On Abdallah Machnouk’s Resignation in 1961

Abdallah Machnouk (center)

Abdallah Machnouk (center). Image source.

It’s been a smelly month in Lebanon. For the past few weeks, thousands of citizens have been taking the streets asking for solutions to the garbage crisis and for the resignation of the environment minister Mohamad Machnouk, among other things. Earlier this week, activists held a sit-in inside the ministry, and on the 3rd of September, some Lebanese started a hunger strike in front of the environment ministry.

Until last month, Mohamad Machnouk was arguably one of the least known Lebanese ministers, and for obvious reasons: He’s a pro-Salam minister in the cabinet (so in a way or another, not directly M14 and definitely not M8) and serves in a ministry that was considered to be (at least by politicians) one of the least important ministries in the cabinet. He was also never a member of the parliament.

But his father was. In the 1950s Abdallah Machnouk was a prominent journalist from the opposition and had a role alongside Saeb Salam in the 1958 uprising against Chamoun.  Abdallah Machnouk subsequently ran in the 1960 parliamentary elections and won a seat in Beirut that he held till 1964. Salam would eventually bring him into two of his cabinets, first as minister of municipalities in 1960, then as interior and press minister in 1961.

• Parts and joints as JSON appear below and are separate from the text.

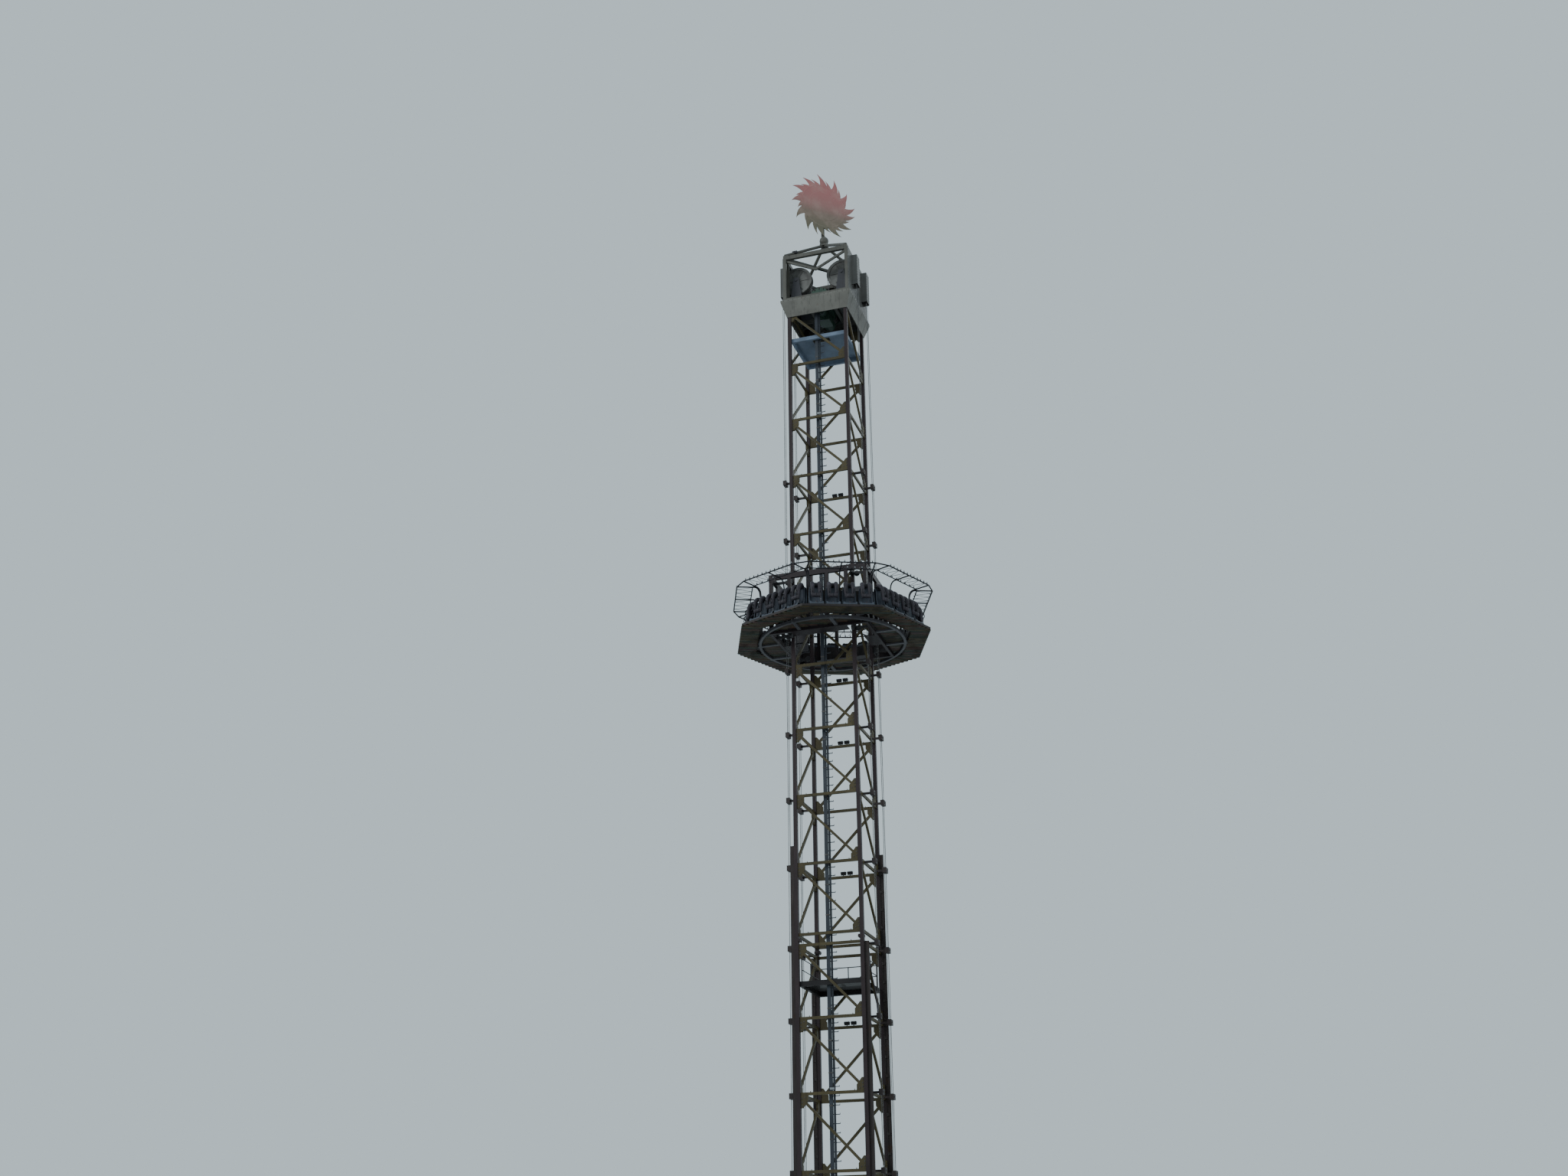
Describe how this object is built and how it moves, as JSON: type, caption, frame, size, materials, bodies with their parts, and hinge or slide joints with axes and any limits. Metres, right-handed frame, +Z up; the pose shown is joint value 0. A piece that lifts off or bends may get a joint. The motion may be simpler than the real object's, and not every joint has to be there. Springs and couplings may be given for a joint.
{
  "type": "drop tower ride, scale model 1:2",
  "caption": "Tall square lattice tower with a lifting carriage, a turning eight-sided ring of seats, a winch head and a sun finial.",
  "frame": {"origin": "middle of the foot plate, on the ground", "axes": "+Z up along the tower, -Y out of the front face with the ladder behind it"},
  "size_m": [3.6412, 3.6412, 21.7461],
  "materials": {
    "base_paint": "matt paint",
    "column_paint": "satin deep red paint",
    "fin_metal": "brushed dark fins",
    "bracing_paint": "satin mustard paint",
    "ladder_steel": "matt blue grey paint",
    "floor_blue": "matt dark blue paint",
    "rail_paint": "satin dark paint",
    "lamp_housing": "matt dark housing",
    "guide_paint": "satin brown paint",
    "rope_steel": "stranded steel",
    "head_paint": "satin olive yellow paint",
    "skirt_paint": "satin yellow paint",
    "panel_paint": "satin olive yellow paint",
    "winch_green": "gloss machine green",
    "machine_grey": "satin grey paint",
    "sun_paint": "gloss red orange paint",
    "sheave_iron": "painted cast iron, polished grooves",
    "carriage_paint": "satin near black paint",
    "roller_grey": "moulded roller tread",
    "ring_paint": "satin dark paint",
    "under_paint": "satin olive paint",
    "seat_shell": "moulded teal grey shell",
    "restraint_black": "moulded foam over tube",
    "rail_black": "satin near black paint"
  },
  "bodies": {
    "tower": {"base_frame": "base_paint", "column_front_left": "column_paint", "column_front_right": "column_paint", "column_back_right": "column_paint", "column_back_left": "column_paint", "brake_fin_front_left": "fin_metal", "brake_fin_front_right": "fin_metal", "brake_fin_back_right": "fin_metal", "brake_fin_back_left": "fin_metal", "bracing_front": "bracing_paint", "bracing_right": "bracing_paint", "bracing_back": "bracing_paint", "bracing_left": "bracing_paint", "ladder": "ladder_steel", "cable_duct": "ladder_steel", "landing_floor": "floor_blue", "landing_rails": "rail_paint", "floodlights": "lamp_housing", "rope_guides": "guide_paint", "hoist_ropes": "rope_steel", "drum_ropes": "rope_steel", "crown_frame": "head_paint", "crown_braces": "head_paint", "crown_legs": "head_paint", "crown_skirt": "skirt_paint", "crown_panels": "panel_paint", "sheave_guards": "panel_paint", "head_floor": "floor_blue", "winch": "winch_green", "sheave_mounts": "machine_grey", "finial_mast": "head_paint", "sun": "sun_paint"},
    "carriage": {"carriage_front": "carriage_paint", "carriage_right": "carriage_paint", "carriage_back": "carriage_paint", "carriage_left": "carriage_paint", "guide_rollers": "roller_grey", "brake_magnets": "machine_grey", "slew_track": "machine_grey", "carriage_floor": "carriage_paint"},
    "seat_ring": {"ring_frame": "ring_paint", "under_panels": "under_paint", "back_walls": "ring_paint", "seats_1": "seat_shell", "seats_2": "seat_shell", "seats_3": "seat_shell", "seats_4": "seat_shell", "seats_5": "seat_shell", "seats_6": "seat_shell", "seats_7": "seat_shell", "seats_8": "seat_shell", "restraints": "restraint_black", "canopy_rail": "rail_black", "canopy_legs": "rail_black"},
    "front_left_sheave": {"sheave_front_left": "sheave_iron"},
    "front_right_sheave": {"sheave_front_right": "sheave_iron"},
    "back_right_sheave": {"sheave_back_right": "sheave_iron"},
    "back_left_sheave": {"sheave_back_left": "sheave_iron"}
  },
  "joints": [
    {"name": "gondola_lift", "type": "slide", "parent": "tower", "child": "carriage", "axis": [0, 0, 1], "range_m": [-11.4, 5.2]},
    {"name": "ring_turn", "type": "hinge", "parent": "carriage", "child": "seat_ring", "pos_m": [0, 0, 12], "axis": [0, 0, 1], "continuous": true},
    {"name": "front_left_sheave_turn", "type": "hinge", "parent": "tower", "child": "front_left_sheave", "pos_m": [-0.45, -0.33, 19.11], "axis": [0, 1, 0], "continuous": true},
    {"name": "front_right_sheave_turn", "type": "hinge", "parent": "tower", "child": "front_right_sheave", "pos_m": [0.45, -0.33, 19.11], "axis": [0, 1, 0], "continuous": true},
    {"name": "back_right_sheave_turn", "type": "hinge", "parent": "tower", "child": "back_right_sheave", "pos_m": [0.45, 0.33, 19.11], "axis": [0, 1, 0], "continuous": true},
    {"name": "back_left_sheave_turn", "type": "hinge", "parent": "tower", "child": "back_left_sheave", "pos_m": [-0.45, 0.33, 19.11], "axis": [0, 1, 0], "continuous": true}
  ]
}
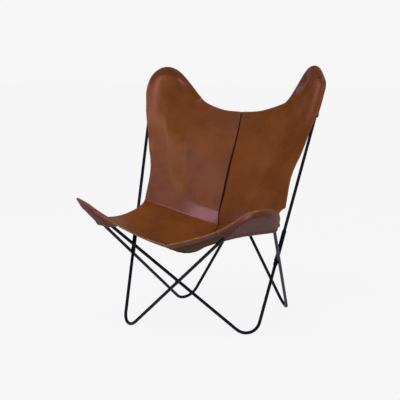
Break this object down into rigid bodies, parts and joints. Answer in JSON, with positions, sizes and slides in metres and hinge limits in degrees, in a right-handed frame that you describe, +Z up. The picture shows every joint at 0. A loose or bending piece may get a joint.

It might seem at first as a boring history lesson from Lebanon’s forgotten past, but I did some digging and found out about this (from this book):

Le leader Sunnite de Beyrouth a dirigé deux gouvernements sous le ‘Ahd de Fouad Chehab: Le cabinet des dix-huit, du 1er aout 1960 au 20 mai 1961, et un cabinet restreint a huit membres du 20 Mai au 23 octobre 1961. A deux reprises pourtant, lors du deuxième gouvernement Salam d’une durée de 156 jours, le général doit arbitrer des conflits qui opposent son président du conseil à d’autres ministres. La tension s’envenime quand le chef de l’Etat prend des décisions qui contrarient son chef de gouvernement. La première grande crise ministérielle éclate le 13 septembre 1961. Saeb Salam s’oppose à la décision d’indemnisation (à hauteur de 500 000 livres libanaises) attribuée à Sami al-Solh, l’ancien premier ministre de Camille Chamoun, pour la destruction de sa maison lors des évènements de 1958. Comme ministre des Finances, Pierre Gemayel est chargé de verser l’indemnisation prévue dès 1958 par le cabinet Karamé de réconciliation nationale, et confirmée par le conseil d’Etat et la Cour des  comptes. Pierre Gemayel indique qu’il n’est pas disposé à revenir sur cette décision. Afin de protester contre cette mesure, Saeb Salam suivi d’Abdallah Machnouk, le ministre de l’intérieur, offrent brusquement leur démission au chef de l’Etat. L’autorité du général finit cette fois-ci par renoncer Salam, mais le principe de l’indemnisation à Sami al-Solh est finalement confirmé.

 In case you don’t know French (sorry, couldn’t find anything in English), it’s about the Prime Minister Saeb Salam (father of the current Prime Minister Tammam Salam) and his interior minister Abdallah Machnouk (father of the minister Mohamad Machnouk) resigning on the 13th of September 1961 as part of a political maneuver following a political feud in the cabinet (Gemayel wanted to give ex-PM Sami Solh – Saeb Salam’s Beiruti rival – 500 000 LBP as a compensation for his house that was destroyed in the 1958 events, and Saeb Salam didn’t want to) .  The irony here is crystal clear: Two Lebanese politicians in the cabinet are willing to resign for political gains, while their sons, exactly 54 years later, refuse to give concessions/resign even when 100 000 Lebanese protest and ask them to.

If those 54 years have taught us anything, it’s that the price of a politician’s house is more likely to bring a government down than the idea of a garbage belt surrounding Beirut.